As of 01/01/2021, the UK is no longer part of the EU Customs Union and thus has the status of a „third country“. Consequently, corresponding customs formalities apply to goods moving from the UK to the EU, through the UK or from the EU to the UK. This means that traders may have to register with the customs authorities and apply for a so-called EORI number. Communication with the customs authorities in this regard is generally carried out via ATLAS (an electronic IT system). Representation for customs formalities is still possible. 

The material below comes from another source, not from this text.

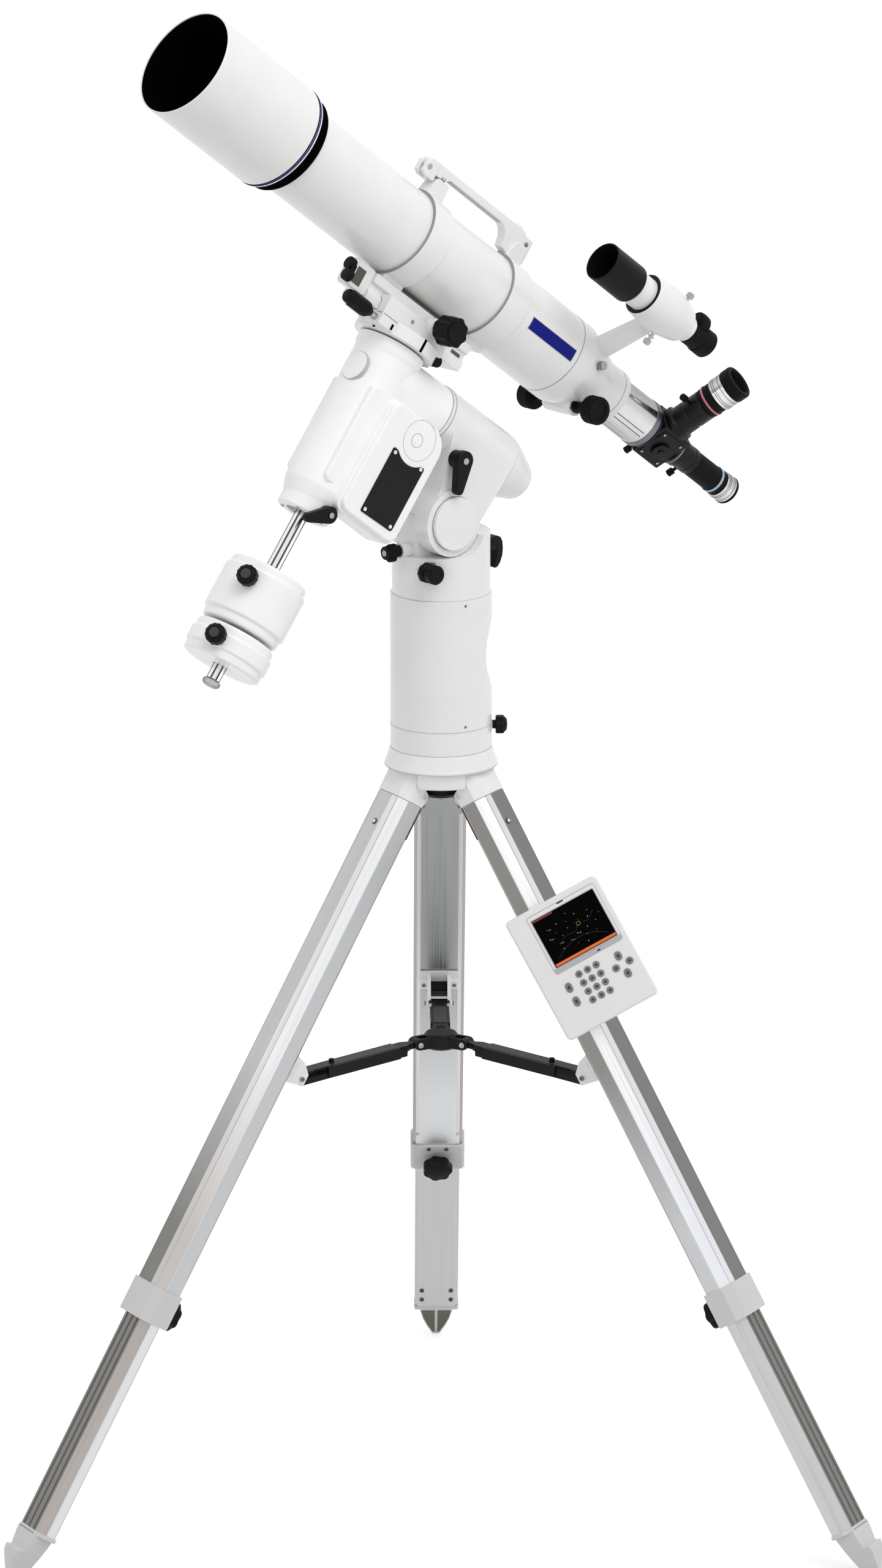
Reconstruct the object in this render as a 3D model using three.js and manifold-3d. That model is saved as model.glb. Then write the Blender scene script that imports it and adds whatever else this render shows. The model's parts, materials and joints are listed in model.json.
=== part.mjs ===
// A refracting telescope on an equatorial mount, a short pillar and a folding tripod.
// Millimetres, +Z up. The rear leg points along +Y. The origin is under the middle of the whole object.

import * as THREE from 'three';
import { mergeVertices } from 'three/addons/utils/BufferGeometryUtils.js';
import Module from 'manifold-3d';

const wasm = await Module();
wasm.setup();

const rad = THREE.MathUtils.degToRad;

// ---------------------------------------------------------------- driving dimensions

const GAP = 0.3;

const FOOT_CIRCLE_RADIUS = 689.9;
const HINGE_RADIUS = 44;
const HINGE_HEIGHT = 1036;
const HINGE_TO_LEG_CENTRE = 20.3;
const LEG_AZIMUTHS = { left: -150, right: -30, rear: 90 };

const LEG = {
  width: 73, depth: 38, wall: 3.4, innerChamfer: 4, outerChamfer: 12,
  castingWall: 1.2, castingEnd: 12, plugEnd: 62,
  tongueWidth: 40, tongueRadius: 12, trunnionRadius: 5, trunnionLength: 67,
  collarStart: 748, collarEnd: 818, collarWall: 3.5, knobAt: 800,
  slideClearance: 0.5, lowerWall: 3, lowerStart: 520,
};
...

Companies importing goods from the EU to the UK, or exporting goods from the UK to the EU, or having goods in transit through the UK, are advised to carefully get informed about the new regulations (e.g. on the European Commission website at https://.ec.europa.eu) and, if necessary, to contact a lawyer. The European Commission provides a good initial overview of all the important customs issues related to Brexit, such as a short „Brexit Readiness Checklist“ (https://ec.europa.eu/info/sites/info/files/brexit_files/info_site/na0220590enn_002.pdf) and a more detailed communication „Getting ready for changes - Communication on readiness at the end of the transition period between the European Union and the United Kingdom“ (https://eurlex.europa.eu/legal-content/EN/TXT/HTML/?uri=CELEX:52020DC0324&from=EN). Any changes could include, among other things, the need to file new applications or to amend applications. In addition, VAT rules have changed and import or export licenses may be required. It is also possible that the amount of the guarantee must be adjusted, etc. 

Although the Withdrawal Agreement stipulates that Northern Ireland will remain part of the UK customs territory, there is a special feature in that the EU internal market rules will remain applicable. In terms of customs law, Northern Ireland will therefore be treated as if it were still part of the EU.